[BEGIN Data lines]
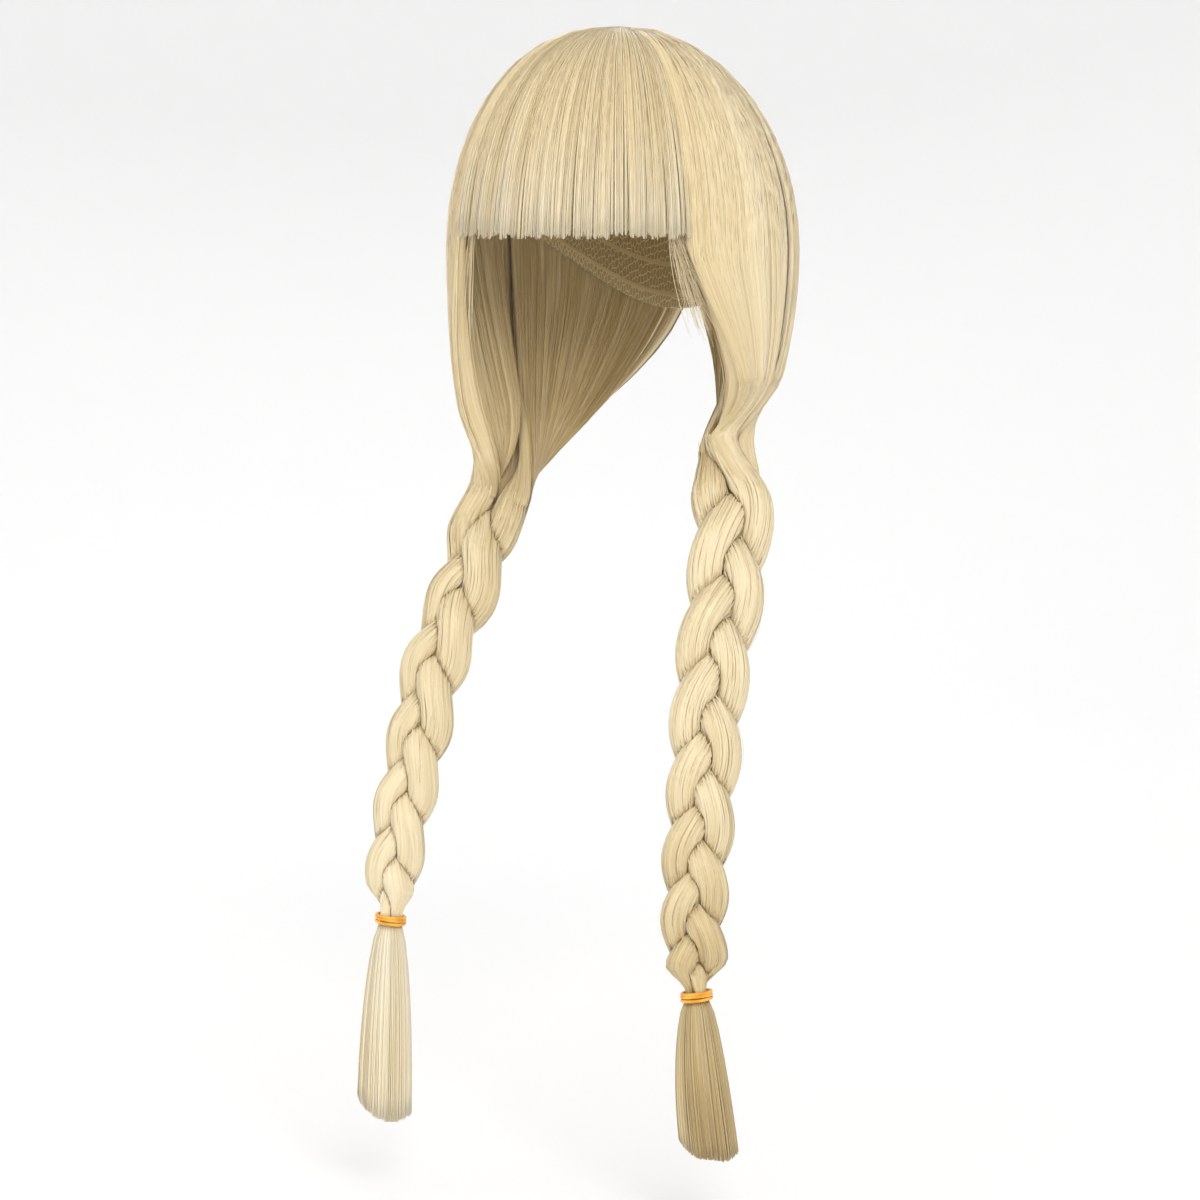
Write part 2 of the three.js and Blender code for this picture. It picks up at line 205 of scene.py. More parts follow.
OUTSIDE = Dome(
    half_width=HAIR_HALF_WIDTH,
    front=97,
    back=124,
    top=HAIR_RISE,
    height=HAIR_HEIGHT,
    gather_front=70,
    gather_back=66,
    ease=2.1,
    fullness=0.82,
)
INSIDE = Dome(
    half_width=HEAD_HALF_WIDTH + CAP_SKIN,
    front=HEAD_FRONT + CAP_SKIN,
    back=HEAD_BACK + CAP_SKIN,
    top=CAP_SKIN,
    height=HEAD_HEIGHT + CAP_SKIN,
    gather_front=GATHER_INSIDE,
    gather_back=GATHER_INSIDE,
    ease=1.4,
    fullness=1,
    gather_side=GATHER_INSIDE,
)


def hair_radius(station: Array, least: float) -> Array:
    """How far the hair is from the whorl's axis at a station, and never under least."""
    return np.maximum(HAIR_HALF_WIDTH * np.sin(np.minimum(station, 1) * math.pi / 2), least)


def in_hair(angle: Array, station: Array, share: Array, reach: float, drop: float) -> Array:
    """Points of the loose hair on the left side.

    Args:
        angle: Degrees from the nose.
        station: 0 at the top, 1 at the widest level, 2 at the gathering.
        share: 0 at the hair's outside and 1 at the cap.
        reach: How far out the gathering lies.
        drop: How far down the gathering lies.

    Returns:
        One point for each angle and station.
    """
    outer = OUTSIDE.point(angle, station, reach, drop)
    return lerp(outer, INSIDE.point(angle, station, reach, drop), share[..., None])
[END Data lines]
> [Exercise brief]: Set out the complete listing exactly as shown.

> [Finished task]:
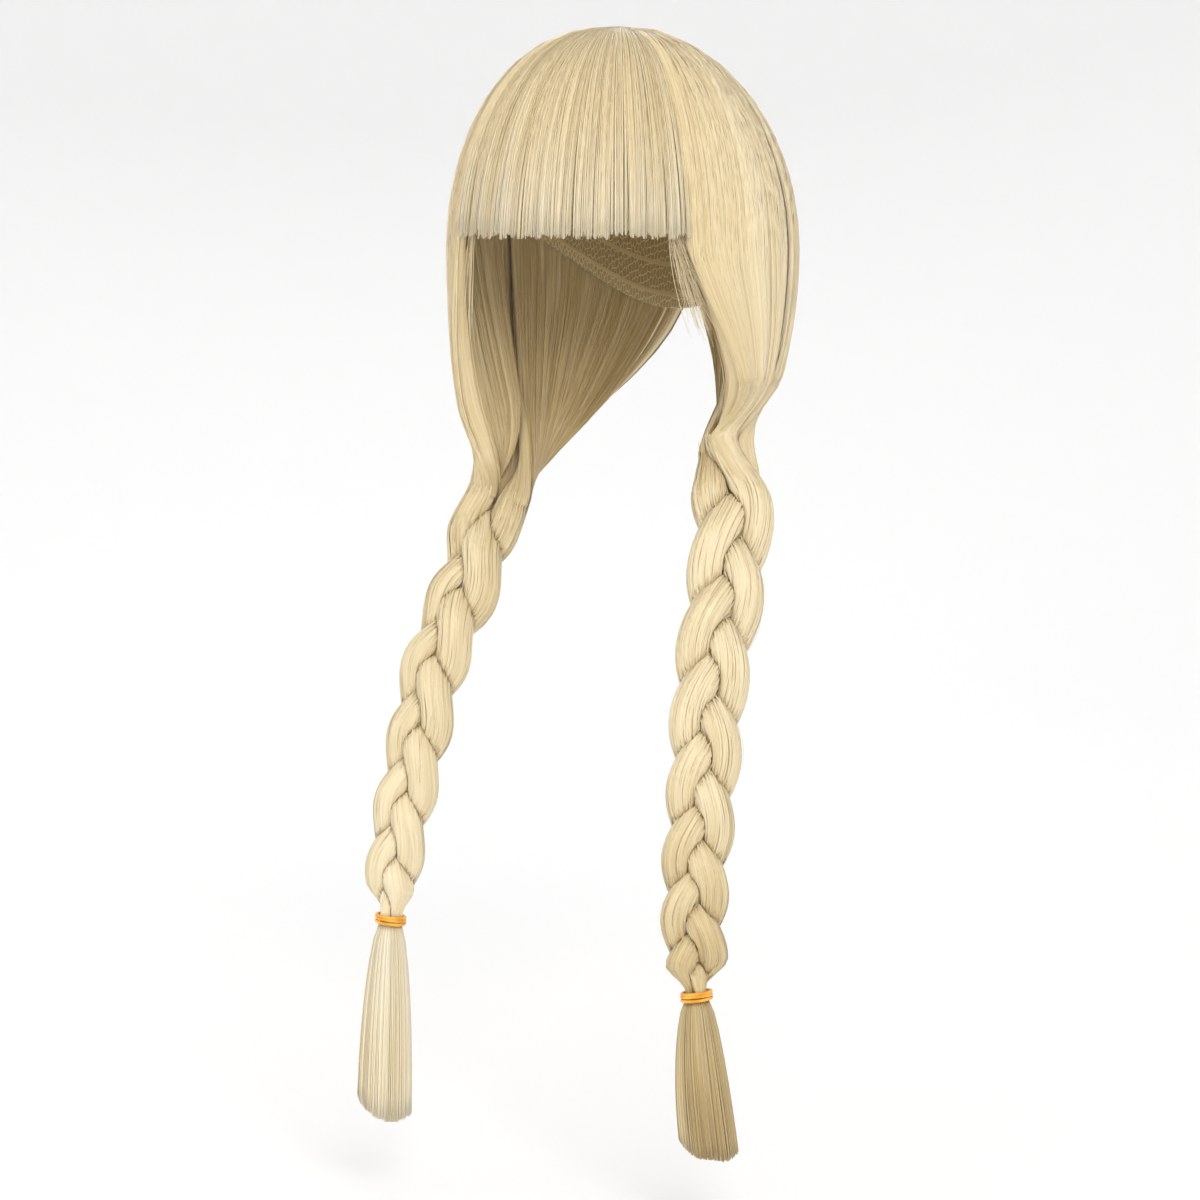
Write part 2 of the three.js and Blender code for this picture. It picks up at line 205 of scene.py. More parts follow.
OUTSIDE = Dome(
    half_width=HAIR_HALF_WIDTH,
    front=97,
    back=124,
    top=HAIR_RISE,
    height=HAIR_HEIGHT,
    gather_front=70,
    gather_back=66,
    ease=2.1,
    fullness=0.82,
)
INSIDE = Dome(
    half_width=HEAD_HALF_WIDTH + CAP_SKIN,
    front=HEAD_FRONT + CAP_SKIN,
    back=HEAD_BACK + CAP_SKIN,
    top=CAP_SKIN,
    height=HEAD_HEIGHT + CAP_SKIN,
    gather_front=GATHER_INSIDE,
    gather_back=GATHER_INSIDE,
    ease=1.4,
    fullness=1,
    gather_side=GATHER_INSIDE,
)


def hair_radius(station: Array, least: float) -> Array:
    """How far the hair is from the whorl's axis at a station, and never under least."""
    return np.maximum(HAIR_HALF_WIDTH * np.sin(np.minimum(station, 1) * math.pi / 2), least)


def in_hair(angle: Array, station: Array, share: Array, reach: float, drop: float) -> Array:
    """Points of the loose hair on the left side.

    Args:
        angle: Degrees from the nose.
        station: 0 at the top, 1 at the widest level, 2 at the gathering.
        share: 0 at the hair's outside and 1 at the cap.
        reach: How far out the gathering lies.
        drop: How far down the gathering lies.

    Returns:
        One point for each angle and station.
    """
    outer = OUTSIDE.point(angle, station, reach, drop)
    return lerp(outer, INSIDE.point(angle, station, reach, drop), share[..., None])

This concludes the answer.